Yosemite National Park: Photograph by Justin Brown, flickr

Yosemite National Park: Photograph by Justin Brown, flickr

We have a bit of a crisis on our hands at the moment, fellow adventurers. Unless you’ve got your head in the sand, you’re painfully aware that the federal government has shut down. Federal lands are closed for business. Adventure destinations across the country are off limits. Go knocking, and the sound of your pounding will fail to rise above the din of bipartisan bickering that has left our country without a budget, and our federal lands without a key to the door.

This is pretty bad timing. Not that there is ever a good time for parks to close. But fall is a peak season for many businesses that depend on the outdoors. Leaf peepers, hunters, and others come out in droves to enjoy our national parks and other public lands at this time of year. Many vacations are planned far in advance, promising to pump valuable dollars into the communities that serve hikers, climbers, hunters, and other outdoor adventurers.

Now visitors who have traveled from near and far are being turned away from our national parks and other public lands. In an ironic twist, October 1—the day the government shut down—was Yosemite National Park’s 123rd birthday. Nobody could go to the party. The famed monolith, El Capitan, celebrated alone—a solitary, towering candle left unlit on its special day.

This is bad for businesses—large and small, urban and rural—that depend on access to our nation’s parks, and public lands and waters. Outdoor recreation is big business in this country. Americans spend $646 billion on outdoor recreation annually—more than they spend on pharmaceuticals, gasoline and motor vehicles each year. Wrap your head around that. It ain’t pocket change, people. It’s a big engine that fuels our economy.

When Americans get outside, their spending directly supports local communities and 6.1 million jobs. Consumer spending on outdoor recreation produces $80 billion in federal, state and local tax revenue each year. It’s just plain crazy to lock out access to lands and waters that generate a return for the local and national economy.

To make matters worse, with the government shut down, you can’t make plans or get permits for later, essentially stalling potential economic benefits from our nation’s resources. This means that the impacts of this closure will echo far into the future, harming the businesses, communities and people whose livelihoods depend on outdoor recreation.

The long-term repercussions of the shutdown remain to be seen, but it is clear that each day that our public parks, trails and waterways are locked up, business suffers.
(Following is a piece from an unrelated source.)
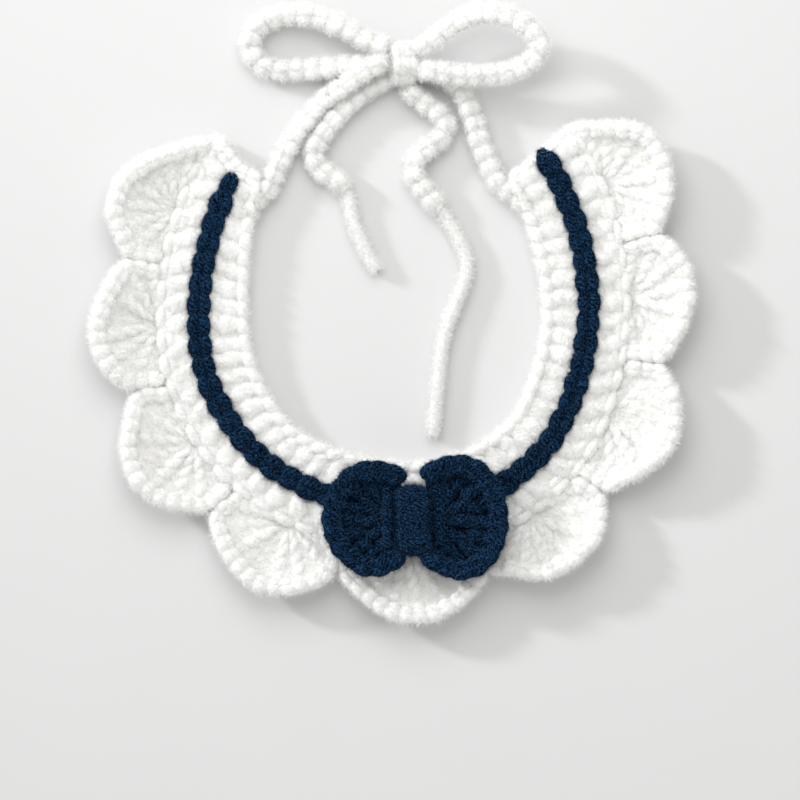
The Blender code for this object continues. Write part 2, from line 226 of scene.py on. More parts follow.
yarnLook = {
    "step": 0.8,
    "sides": 9,
    "plies": 4,
    "pitch": 4.2,  # one full turn of a ply
    "fibreRound": 5.0,  # fibres round the strand
    "specks": 2100.0,  # per metre, as the noises below
}
clothLook = {
    "lumps": 420.0,
    "fibres": 2600.0,
    "lumpBump": 1.2,
    "fibreBump": 0.25,
}
fluffSpecks = 2300.0
sheenRoughness = 0.4
white = {
    "colour": (0.965, 0.965, 0.960, 1.0),
    # the dark end of the tone: painted shade in the ply grooves and in the cloth's hollows, warm like the
    # shade between the posts, and also the darkest random specks
    "shadeAndSpecks": (0.935, 0.930, 0.905, 1.0),
    # the cloth wall that shows deep between the posts, painted warmer than the yarn: painted shade
    "shadedCloth": (0.965, 0.960, 0.938, 1.0),
    "fluff": (0.966, 0.966, 0.963, 1.0),
    "fluffShade": (0.930, 0.927, 0.914, 1.0),
    "fluffTone": 0.50,
    "fluffContrast": 3.0,
    "roughness": 0.95,
    "shine": 0.1,
    "sheen": 0.5,
    "tone": 0.1,  # above nought it lightens the yarn
    # how much darker the grooves between the plies are painted than their crests: painted shade
    "grooveShade": 0.8,
    "fibreTone": 1.7,
    "speckTone": 0.6,
    "fibreAlong": 700.0,  # per metre down the strand
    "grooveBump": 0.08,
    "fibreBump": 0.13,
}
navy = {
    "colour": (0.018, 0.066, 0.152, 1.0),
    # painted shade in the grooves and hollows, and the darkest random specks, as for the white
    "shadeAndSpecks": (0.0003, 0.0010, 0.0040, 1.0),
    # the cloth wall between the posts is painted far darker than the yarn: painted shade
    "shadedCloth": (0.002, 0.006, 0.015, 1.0),
    # the fibres are painted much lighter than the navy yarn: painted glint on the fuzz
    "fluff": (0.085, 0.215, 0.430, 1.0),
    "fluffShade": (0.0005, 0.0016, 0.0060, 1.0),
    "fluffTone": 0.05,
    "fluffContrast": 6.0,
    "roughness": 0.9,
    "shine": 0.02,
    "sheen": 0.0,
    "tone": -0.22,
    # painted shade in the ply grooves, as for the white
    "grooveShade": 0.45,
    "fibreTone": 4.6,
    "speckTone": 4.0,
    "fibreAlong": 1500.0,
    "grooveBump": 0.18,
    "fibreBump": 0.36,
}


def startMaterial(name, look):
    material = bpy.data.materials.new(name)
    material.use_nodes = True
    shader = material.node_tree.nodes["Principled BSDF"]
    shader.inputs["Roughness"].default_value = look["roughness"]
    shader.inputs["Sheen Weight"].default_value = look["sheen"]
    shader.inputs["Sheen Roughness"].default_value = sheenRoughness
    shader.inputs["Specular IOR Level"].default_value = look["shine"]
    return material, Desk(material.node_tree), shader


def makeYarn(name, look):
    material, desk, shader = startMaterial(name, look)
    ply = desk.add("ShaderNodeAttribute", {"attribute_name": "ply"}, output="Vector")
    along = desk.add("ShaderNodeAttribute", {"attribute_name": "along"}, output="Fac")
    x = desk.add("ShaderNodeSeparateXYZ", {}, {0: ply})
    angle = desk.maths("ARCTAN2", x.beside(1), x) + along * (2 * math.pi / (yarnLook["pitch"] * mm))
    crest = 0.5 + 0.5 * desk.maths("COSINE", angle * float(yarnLook["plies"]))
    lay = desk.add("ShaderNodeCombineXYZ", {}, {
        0: desk.maths("COSINE", angle) * yarnLook["fibreRound"],
        1: desk.maths("SINE", angle) * yarnLook["fibreRound"],
        2: along * look["fibreAlong"],
    })
    fibres = desk.noise(lay, 1.0, 3.0, 0.65)
    specks = desk.noise(desk.here(), yarnLook["specks"], 1.0)
    # painted shade: the grooves between the plies are painted darker than the crests; the fibre streaks
    # are painted lighter where their relief stands higher, and the specks vary the tone at random
    middle = look["tone"] + 0.5 - 0.5 * look["grooveShade"]
    tone = crest * look["grooveShade"] + (fibres - 0.5) * look["fibreTone"]
    tone = (tone + (specks - 0.5) * look["speckTone"] + middle).clamped()
    height = crest * look["grooveBump"] + fibres * look["fibreBump"]
    desk.finish(shader, desk.mixed(tone, look["shadeAndSpecks"], look["colour"]), height)
    return material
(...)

If this matters to you, do something about it. Contact your members of Congress now and demand they end the shutdown, and recognize that investing in America’s network of public parks, trails and waters, creates jobs, and supports businesses from urban to rural communities. The Outdoor Industry Association website has resources to help you make the case for the outdoor recreation economy. Check it out and lend your voice to the cause.

Avery Stonich is director of communications for Outdoor Industry Association. Follow us on Twitter: @OIA and @averystonich.

Comments

  1. Mary Ann Serrapere
    rocky river, Oh
    October 6, 2013, 5:46 pm

    Let’s hope the slanted, polarised, cut-throat antics have this time unleashed some very large and very determined voting blocks, prepared to defend this great democracy in the coming elections. In fact, their phones should be ringing endlessly by tomorrow AM.

  2. Escape 38 Hours
    Australia
    October 8, 2013, 7:52 pm

    Wow, had no idea the closure of the government meant the closure of the national parks!
    That’s bloody crazy.

    Hopefully, it’ll roll over soon :D

  3. David LaButte
    Windsor, ON
    October 9, 2013, 2:24 pm

    This petty bickering is avoidable. Both sides of Congress need to grow up. Do what is best for the people and not the party. Get over ourselves.

  4. Dan
    Pittsburgh, PA
    October 10, 2013, 1:25 am

    I feel for all the people suffering from the shutdown. I have been trying to get to Yosemite my whole life and finally had plans to camp in the valley next week. Doesn’t look like its going to happen. Although I am upset I cant help but feel my situation is better then those without jobs or losing vital money to get them through the year. Hope there are some major changes made, and soon!